Team Members
Megha Chandra Nandyala, Amisha Himanshu Somaiya, Shao-Jung Kan, Wenzheng Zhao
WalkThrough
For a comprehensive understanding of all the information present here, refer our detailed written file. For detailed design rationale, read our README
Motivation
Setting and tuning these hyperparameters is extremely difficult because there are large number of hyperparameters, and each hyperparameter can take on multiple values. One hyperparameter can affect another, thus understanding the complex dependencies requires a lot of experimentation which is time-consuming and expensive. Worst of all there is no universal solution, as one set of hyperparameters won’t work for a different problem/model. So we provide a comprehensive approach to this problem.
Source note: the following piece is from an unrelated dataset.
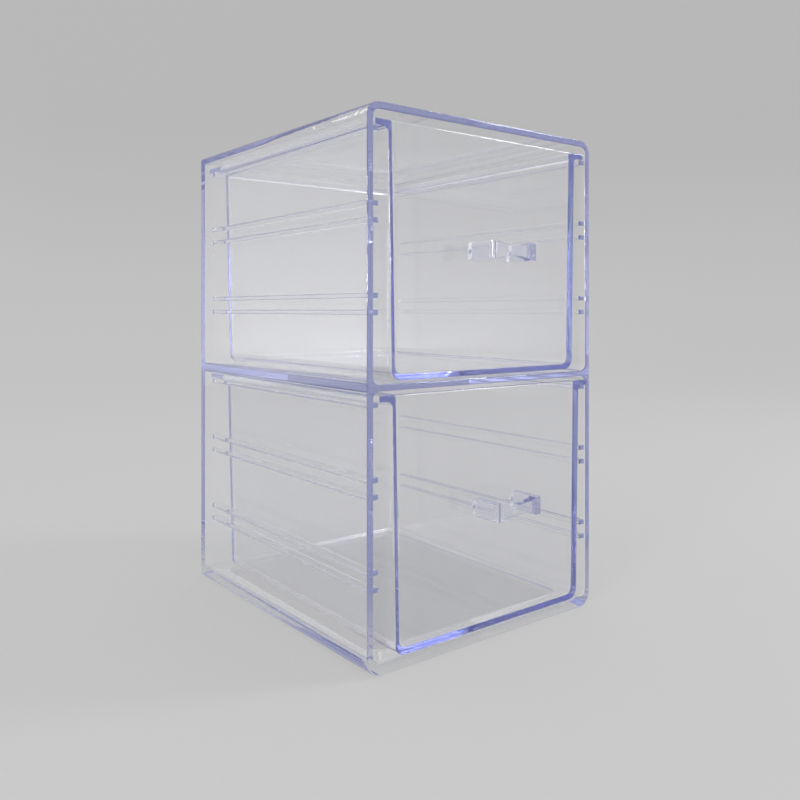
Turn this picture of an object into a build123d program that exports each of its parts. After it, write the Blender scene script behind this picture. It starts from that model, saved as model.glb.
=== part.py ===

To know more about hyperparameters refer to this link.
Tuning Strategy:
Starting with a model configuration
Model architectures typically have various hyperparameters that determine the model's size and other details (e.g. number of layers, layer width, type of activation function). We suggest starting with small standard models and gradually increasing complexity. Try to choose standard model configuration, so one doesn’t have to spend a lot of time tuning model hyper-parameters. Choose a starting optimizer, epoch, and performance metrics.
Throughout this site, we will be using ResNet50 model with Adam optimizer trained on CIFAR-10 dataset for 50 epochs as the base configuration unless specified otherwise.